Yesterday, you organized here in Congress regarding human rights in
Russia where you mentioned people from Ukraine who are in Russian
prisons because of their resistance to Russian aggression. They are not
just Ukrainian people. They are Russians and others.
And I have a question to you, Mr. Ambassador. Is the U.S. Helsinki
Commission going to make a statement after these events, which call on
the U.S. Government and the U.S. Congress to increase pressure to
Russian Government to release Ukrainian and Russian prisoners from
Russian prisons?
Thank you.
Amb. Killion. Well, thank you very much. We hope we're making a
statement by the events of this week, both our hearing and our briefing
here today. And we'll certainly be looking at ways to amplify that
statement. And we appreciate your suggestion.

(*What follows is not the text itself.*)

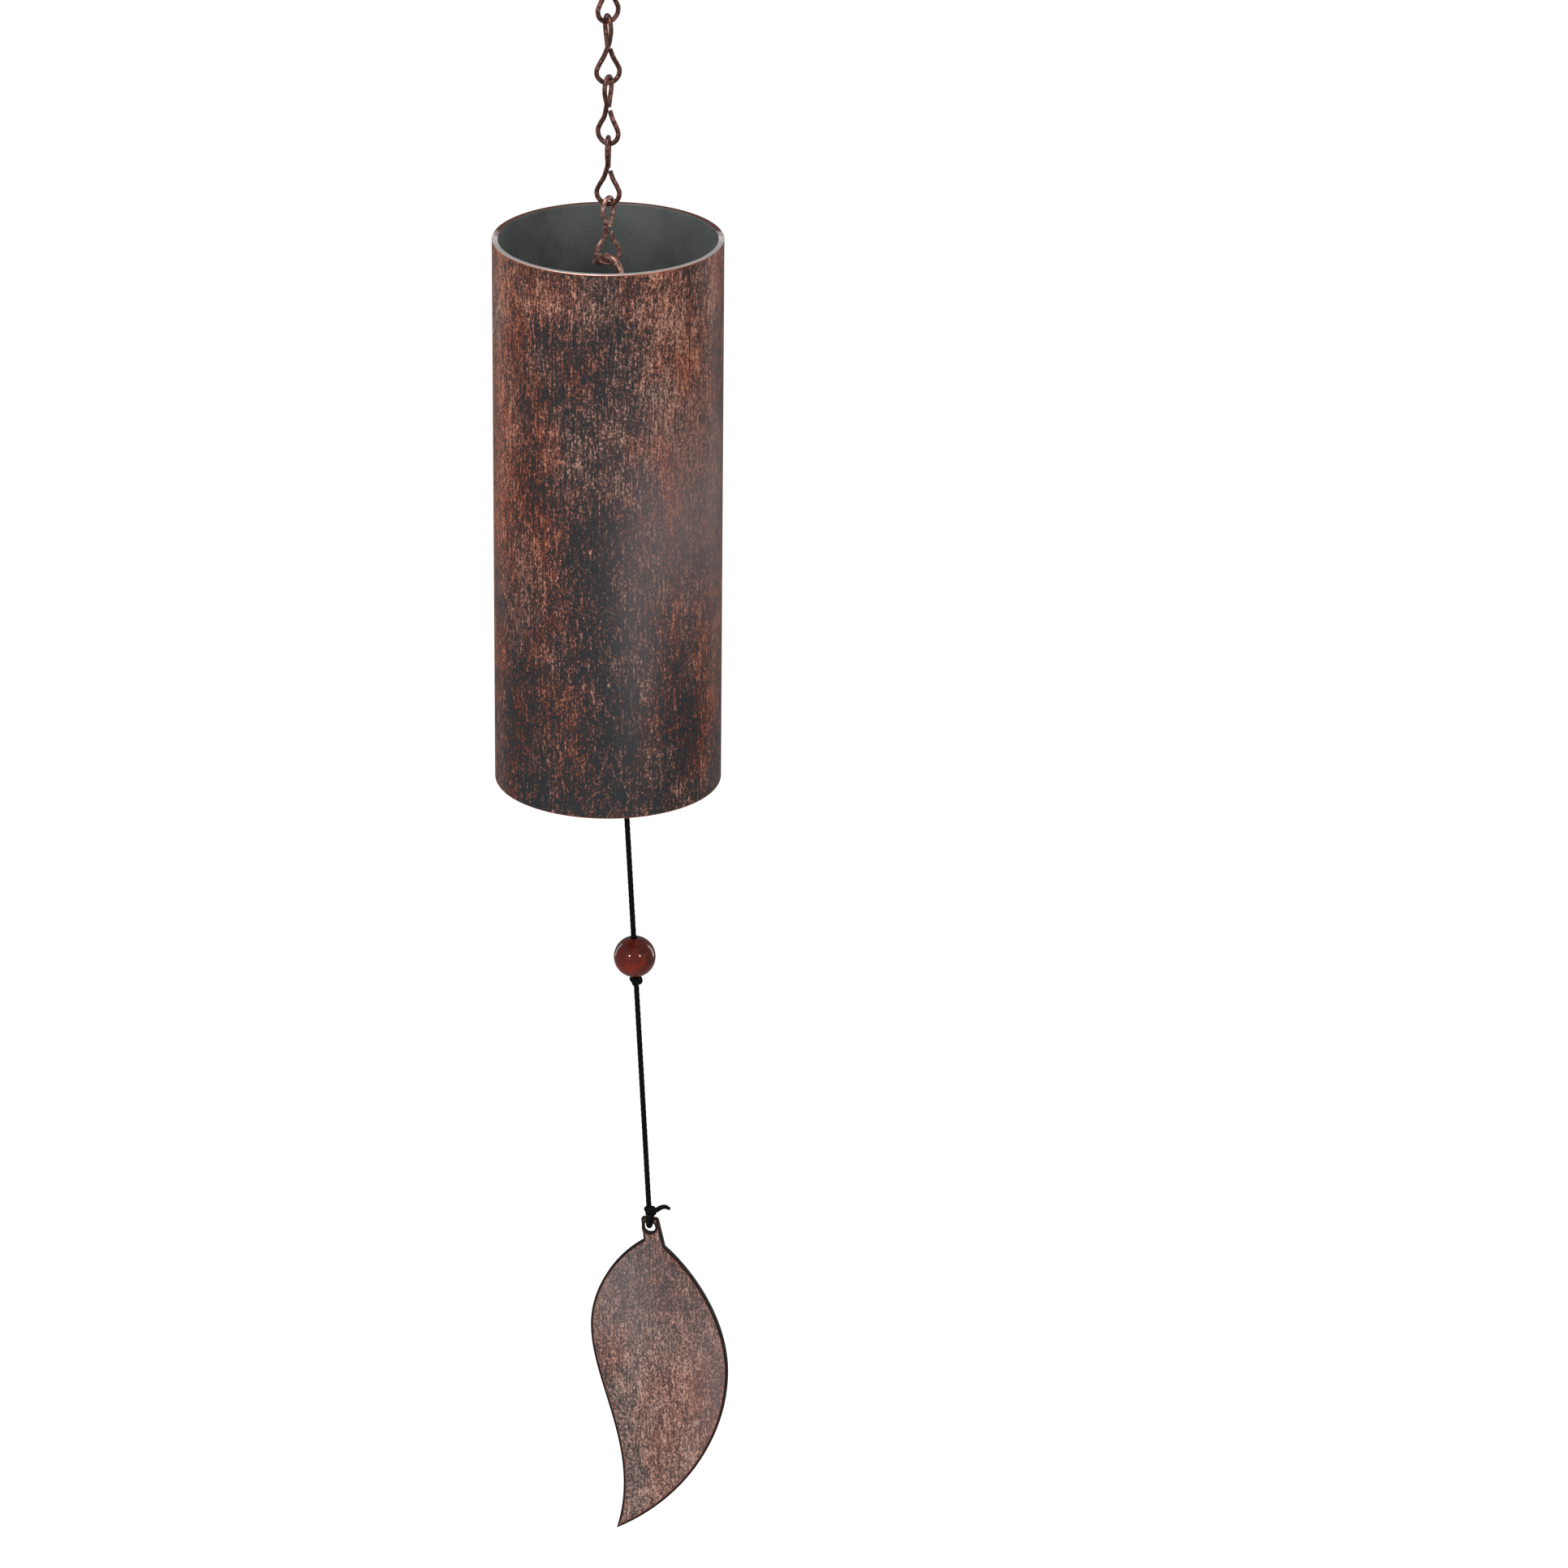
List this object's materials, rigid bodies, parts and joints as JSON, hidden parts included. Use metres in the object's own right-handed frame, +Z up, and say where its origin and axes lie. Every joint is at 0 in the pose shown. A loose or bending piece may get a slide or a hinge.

I just want to thank everyone here on the panel today. I think
this was a very useful briefing. And I also want to thank everybody in
the audience. The questions were absolutely excellent. And I think
everybody here today learned more about the situation and hopefully
also can take away some new ideas about--many people in this room are
policymakers--about how we can continue to refine and improve our
policy and continue to refine and improve our policy and continue to
find ways to put pressure on Russia to change its aggressive behavior.
So thank you very much, everyone.
And also, thanks again to PEN America. We really enjoyed this
opportunity to collaborate with you and we hope that it will continue
in the future.
And finally, I just want to thank my staff and especially Jordan
Warlick, who I hope all of you will meet. She's a new member of my
staff and she is the lead for the Helsinki Commission on press freedom
now. So it's very appropriate that she worked on this hearing.
And all of you should also meet Alex Tiersky. We lost our Ukrainian
staffer of 35 years to retirement yesterday. Orest Deychakiwsky
retired, and so Alex Tiersky is going to take the lead on Ukraine. And
I hope everybody will get a chance to meet him as well.